== Work to do ==
Repeat verbatim, and only, the lines of the data below, beginning at the line that contains "0.81, 0.84), 0.7)" and stopping after the line that contains "for node in".

# start of Given material

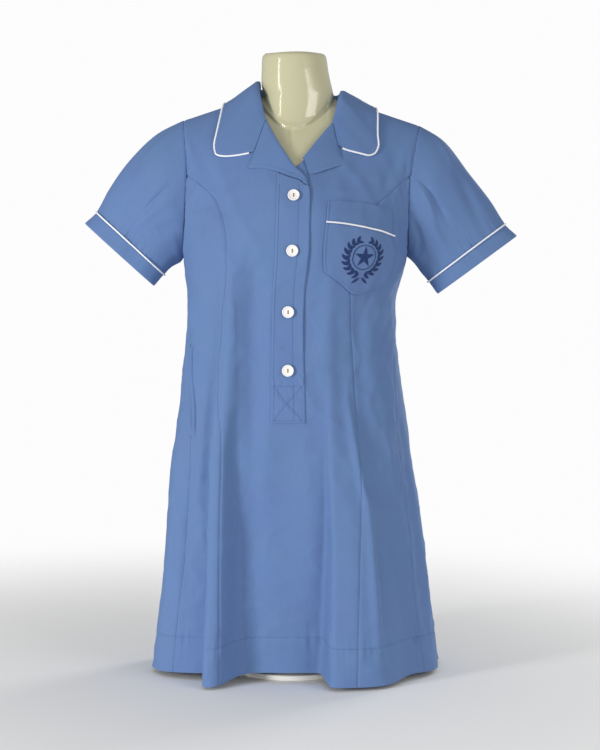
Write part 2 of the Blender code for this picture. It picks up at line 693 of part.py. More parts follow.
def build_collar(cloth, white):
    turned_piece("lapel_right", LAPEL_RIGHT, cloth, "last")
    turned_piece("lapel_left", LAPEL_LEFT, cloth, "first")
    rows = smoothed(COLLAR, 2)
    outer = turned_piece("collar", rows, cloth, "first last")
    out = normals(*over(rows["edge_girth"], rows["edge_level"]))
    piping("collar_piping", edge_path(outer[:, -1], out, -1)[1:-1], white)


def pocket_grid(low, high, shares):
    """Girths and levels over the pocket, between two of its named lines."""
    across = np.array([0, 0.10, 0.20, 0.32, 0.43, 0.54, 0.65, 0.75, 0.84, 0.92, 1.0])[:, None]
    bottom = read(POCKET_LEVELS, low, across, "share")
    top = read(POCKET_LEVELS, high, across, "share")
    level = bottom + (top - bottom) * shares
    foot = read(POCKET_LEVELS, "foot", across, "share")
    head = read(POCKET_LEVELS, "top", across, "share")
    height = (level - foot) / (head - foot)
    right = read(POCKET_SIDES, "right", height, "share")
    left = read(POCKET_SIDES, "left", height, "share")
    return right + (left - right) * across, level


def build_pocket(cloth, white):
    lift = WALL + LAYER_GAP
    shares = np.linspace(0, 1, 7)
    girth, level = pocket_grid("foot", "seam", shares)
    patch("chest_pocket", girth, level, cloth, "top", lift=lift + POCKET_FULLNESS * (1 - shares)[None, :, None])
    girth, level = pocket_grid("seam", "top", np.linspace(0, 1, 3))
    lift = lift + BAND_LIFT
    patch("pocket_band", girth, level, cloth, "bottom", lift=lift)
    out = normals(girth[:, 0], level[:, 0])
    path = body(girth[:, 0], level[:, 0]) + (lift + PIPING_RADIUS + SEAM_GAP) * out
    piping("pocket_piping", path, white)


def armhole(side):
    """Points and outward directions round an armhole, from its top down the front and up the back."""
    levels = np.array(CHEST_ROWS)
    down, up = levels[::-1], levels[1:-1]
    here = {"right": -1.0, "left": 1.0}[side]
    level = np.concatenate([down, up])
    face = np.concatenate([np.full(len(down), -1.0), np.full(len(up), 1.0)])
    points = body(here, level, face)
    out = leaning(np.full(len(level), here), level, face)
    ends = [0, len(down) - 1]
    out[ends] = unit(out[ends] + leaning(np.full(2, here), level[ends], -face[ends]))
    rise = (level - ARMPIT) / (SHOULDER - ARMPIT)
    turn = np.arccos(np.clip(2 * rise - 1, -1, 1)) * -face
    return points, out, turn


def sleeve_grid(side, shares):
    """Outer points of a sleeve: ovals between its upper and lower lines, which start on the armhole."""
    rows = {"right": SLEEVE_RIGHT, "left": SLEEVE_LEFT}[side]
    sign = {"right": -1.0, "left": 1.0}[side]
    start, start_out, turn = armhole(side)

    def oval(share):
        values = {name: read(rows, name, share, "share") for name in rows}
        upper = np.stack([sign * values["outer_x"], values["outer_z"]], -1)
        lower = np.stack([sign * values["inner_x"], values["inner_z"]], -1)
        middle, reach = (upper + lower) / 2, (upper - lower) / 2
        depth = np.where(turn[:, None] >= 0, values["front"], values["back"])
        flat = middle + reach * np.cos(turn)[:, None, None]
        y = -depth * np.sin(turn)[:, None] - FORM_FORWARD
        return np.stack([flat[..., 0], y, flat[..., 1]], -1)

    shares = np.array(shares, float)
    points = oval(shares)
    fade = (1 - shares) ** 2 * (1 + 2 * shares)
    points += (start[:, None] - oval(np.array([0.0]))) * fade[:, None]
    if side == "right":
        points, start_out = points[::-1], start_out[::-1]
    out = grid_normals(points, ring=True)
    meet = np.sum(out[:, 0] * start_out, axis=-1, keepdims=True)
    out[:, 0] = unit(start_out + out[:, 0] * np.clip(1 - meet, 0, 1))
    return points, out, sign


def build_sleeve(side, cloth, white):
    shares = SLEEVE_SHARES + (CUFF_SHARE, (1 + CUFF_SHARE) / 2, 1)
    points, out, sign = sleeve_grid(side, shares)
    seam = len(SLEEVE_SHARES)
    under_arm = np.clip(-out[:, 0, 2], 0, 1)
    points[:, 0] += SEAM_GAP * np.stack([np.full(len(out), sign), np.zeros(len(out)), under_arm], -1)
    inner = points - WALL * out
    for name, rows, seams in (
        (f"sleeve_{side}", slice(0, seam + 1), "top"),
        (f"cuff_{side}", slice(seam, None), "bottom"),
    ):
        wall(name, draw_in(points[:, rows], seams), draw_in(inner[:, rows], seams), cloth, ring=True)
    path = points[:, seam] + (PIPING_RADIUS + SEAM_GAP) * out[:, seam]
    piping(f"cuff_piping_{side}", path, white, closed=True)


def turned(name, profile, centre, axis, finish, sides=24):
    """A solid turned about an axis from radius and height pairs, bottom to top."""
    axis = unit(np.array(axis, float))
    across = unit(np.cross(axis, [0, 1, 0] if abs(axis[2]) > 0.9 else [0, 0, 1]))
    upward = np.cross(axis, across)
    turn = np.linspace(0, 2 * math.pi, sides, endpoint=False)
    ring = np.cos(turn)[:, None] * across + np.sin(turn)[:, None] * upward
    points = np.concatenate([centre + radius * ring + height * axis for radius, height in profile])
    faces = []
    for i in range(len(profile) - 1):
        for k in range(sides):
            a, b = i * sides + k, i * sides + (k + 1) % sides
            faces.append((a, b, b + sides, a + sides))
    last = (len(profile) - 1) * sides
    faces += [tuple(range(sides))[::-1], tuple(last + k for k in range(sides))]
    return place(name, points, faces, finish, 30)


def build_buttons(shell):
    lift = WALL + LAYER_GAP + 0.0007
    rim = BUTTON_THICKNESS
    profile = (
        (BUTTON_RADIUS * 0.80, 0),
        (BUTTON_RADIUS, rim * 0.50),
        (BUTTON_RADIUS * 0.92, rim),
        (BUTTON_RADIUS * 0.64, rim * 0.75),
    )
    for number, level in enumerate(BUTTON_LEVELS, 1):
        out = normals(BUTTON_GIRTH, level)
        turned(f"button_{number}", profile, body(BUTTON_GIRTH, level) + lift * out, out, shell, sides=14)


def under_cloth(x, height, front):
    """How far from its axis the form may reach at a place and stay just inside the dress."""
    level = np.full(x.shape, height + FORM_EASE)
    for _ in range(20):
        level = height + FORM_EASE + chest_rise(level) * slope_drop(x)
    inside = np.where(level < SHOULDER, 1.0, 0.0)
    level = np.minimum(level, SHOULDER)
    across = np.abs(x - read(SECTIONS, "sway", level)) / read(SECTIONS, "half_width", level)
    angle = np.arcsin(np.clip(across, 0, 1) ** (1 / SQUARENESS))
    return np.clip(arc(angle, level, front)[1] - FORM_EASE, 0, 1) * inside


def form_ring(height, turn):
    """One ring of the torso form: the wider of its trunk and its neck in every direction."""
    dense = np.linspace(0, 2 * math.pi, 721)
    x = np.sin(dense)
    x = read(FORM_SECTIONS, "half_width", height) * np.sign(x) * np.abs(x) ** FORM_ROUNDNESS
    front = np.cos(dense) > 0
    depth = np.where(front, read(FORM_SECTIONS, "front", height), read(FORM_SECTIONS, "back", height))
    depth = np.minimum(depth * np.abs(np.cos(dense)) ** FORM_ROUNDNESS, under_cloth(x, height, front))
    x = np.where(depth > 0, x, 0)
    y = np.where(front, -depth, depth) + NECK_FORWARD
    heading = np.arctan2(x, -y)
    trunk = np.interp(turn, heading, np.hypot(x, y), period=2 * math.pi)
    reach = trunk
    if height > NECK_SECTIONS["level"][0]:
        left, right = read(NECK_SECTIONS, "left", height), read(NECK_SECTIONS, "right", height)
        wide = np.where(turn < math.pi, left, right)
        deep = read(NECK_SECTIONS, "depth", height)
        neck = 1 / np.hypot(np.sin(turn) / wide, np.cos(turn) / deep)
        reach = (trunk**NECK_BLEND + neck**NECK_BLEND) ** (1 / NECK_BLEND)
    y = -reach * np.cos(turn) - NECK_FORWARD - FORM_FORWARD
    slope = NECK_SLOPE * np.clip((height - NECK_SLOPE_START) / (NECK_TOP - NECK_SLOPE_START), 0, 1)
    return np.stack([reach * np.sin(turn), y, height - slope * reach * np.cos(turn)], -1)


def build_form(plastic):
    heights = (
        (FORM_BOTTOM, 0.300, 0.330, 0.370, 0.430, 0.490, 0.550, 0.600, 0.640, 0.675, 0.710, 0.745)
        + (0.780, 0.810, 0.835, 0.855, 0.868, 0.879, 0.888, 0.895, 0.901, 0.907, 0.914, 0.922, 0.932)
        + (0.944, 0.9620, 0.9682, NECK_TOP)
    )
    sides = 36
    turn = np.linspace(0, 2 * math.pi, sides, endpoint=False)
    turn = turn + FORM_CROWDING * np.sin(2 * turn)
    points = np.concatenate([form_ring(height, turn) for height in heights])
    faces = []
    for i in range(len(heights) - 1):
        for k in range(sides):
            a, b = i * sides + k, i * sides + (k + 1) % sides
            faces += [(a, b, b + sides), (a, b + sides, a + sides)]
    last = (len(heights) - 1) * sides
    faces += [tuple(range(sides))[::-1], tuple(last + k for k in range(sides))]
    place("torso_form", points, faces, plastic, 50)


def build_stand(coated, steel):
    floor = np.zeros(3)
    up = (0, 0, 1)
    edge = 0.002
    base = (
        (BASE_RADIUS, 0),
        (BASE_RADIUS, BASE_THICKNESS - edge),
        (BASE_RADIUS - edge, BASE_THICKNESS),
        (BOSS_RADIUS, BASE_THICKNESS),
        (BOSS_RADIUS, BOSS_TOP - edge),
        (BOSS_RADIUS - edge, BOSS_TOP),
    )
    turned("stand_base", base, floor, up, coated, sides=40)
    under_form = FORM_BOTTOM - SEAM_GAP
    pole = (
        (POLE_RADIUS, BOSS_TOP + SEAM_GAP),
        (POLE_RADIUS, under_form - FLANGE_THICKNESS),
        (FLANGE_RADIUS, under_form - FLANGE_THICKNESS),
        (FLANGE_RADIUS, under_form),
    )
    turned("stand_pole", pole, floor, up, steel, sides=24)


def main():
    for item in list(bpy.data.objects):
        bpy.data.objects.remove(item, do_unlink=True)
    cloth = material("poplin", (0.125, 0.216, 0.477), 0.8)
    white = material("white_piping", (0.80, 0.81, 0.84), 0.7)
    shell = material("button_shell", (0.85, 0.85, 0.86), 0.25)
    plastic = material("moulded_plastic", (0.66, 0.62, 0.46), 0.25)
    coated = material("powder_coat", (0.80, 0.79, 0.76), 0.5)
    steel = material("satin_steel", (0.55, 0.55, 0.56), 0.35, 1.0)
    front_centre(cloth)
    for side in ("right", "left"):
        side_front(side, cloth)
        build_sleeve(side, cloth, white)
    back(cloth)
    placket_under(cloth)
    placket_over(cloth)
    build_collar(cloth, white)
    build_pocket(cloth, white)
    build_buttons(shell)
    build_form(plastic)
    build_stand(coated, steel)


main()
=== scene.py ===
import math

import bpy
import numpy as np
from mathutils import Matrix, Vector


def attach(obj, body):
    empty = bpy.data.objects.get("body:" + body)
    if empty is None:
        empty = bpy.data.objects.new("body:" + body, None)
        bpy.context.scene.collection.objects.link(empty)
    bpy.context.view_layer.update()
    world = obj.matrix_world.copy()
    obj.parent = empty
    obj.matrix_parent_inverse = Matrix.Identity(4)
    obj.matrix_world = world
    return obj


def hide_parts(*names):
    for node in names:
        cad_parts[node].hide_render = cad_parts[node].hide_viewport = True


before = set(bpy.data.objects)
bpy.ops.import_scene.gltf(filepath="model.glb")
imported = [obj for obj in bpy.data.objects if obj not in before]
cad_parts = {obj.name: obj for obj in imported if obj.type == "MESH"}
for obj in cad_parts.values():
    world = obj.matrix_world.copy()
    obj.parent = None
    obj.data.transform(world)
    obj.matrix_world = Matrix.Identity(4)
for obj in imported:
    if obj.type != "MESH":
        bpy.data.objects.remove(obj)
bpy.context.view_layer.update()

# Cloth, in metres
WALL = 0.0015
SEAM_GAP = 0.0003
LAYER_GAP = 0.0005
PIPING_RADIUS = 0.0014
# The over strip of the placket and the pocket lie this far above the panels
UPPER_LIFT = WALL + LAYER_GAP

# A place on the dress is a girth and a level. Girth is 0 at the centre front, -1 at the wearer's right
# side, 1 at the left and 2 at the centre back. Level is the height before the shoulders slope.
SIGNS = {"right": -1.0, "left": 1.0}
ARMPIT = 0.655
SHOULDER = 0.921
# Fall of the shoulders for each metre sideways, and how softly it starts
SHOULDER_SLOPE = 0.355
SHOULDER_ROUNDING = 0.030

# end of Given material

== Answer for the task ==
    white = material("white_piping", (0.80, 0.81, 0.84), 0.7)
    shell = material("button_shell", (0.85, 0.85, 0.86), 0.25)
    plastic = material("moulded_plastic", (0.66, 0.62, 0.46), 0.25)
    coated = material("powder_coat", (0.80, 0.79, 0.76), 0.5)
    steel = material("satin_steel", (0.55, 0.55, 0.56), 0.35, 1.0)
    front_centre(cloth)
    for side in ("right", "left"):
        side_front(side, cloth)
        build_sleeve(side, cloth, white)
    back(cloth)
    placket_under(cloth)
    placket_over(cloth)
    build_collar(cloth, white)
    build_pocket(cloth, white)
    build_buttons(shell)
    build_form(plastic)
    build_stand(coated, steel)


main()
=== scene.py ===
import math

import bpy
import numpy as np
from mathutils import Matrix, Vector


def attach(obj, body):
    empty = bpy.data.objects.get("body:" + body)
    if empty is None:
        empty = bpy.data.objects.new("body:" + body, None)
        bpy.context.scene.collection.objects.link(empty)
    bpy.context.view_layer.update()
    world = obj.matrix_world.copy()
    obj.parent = empty
    obj.matrix_parent_inverse = Matrix.Identity(4)
    obj.matrix_world = world
    return obj


def hide_parts(*names):
    for node in names:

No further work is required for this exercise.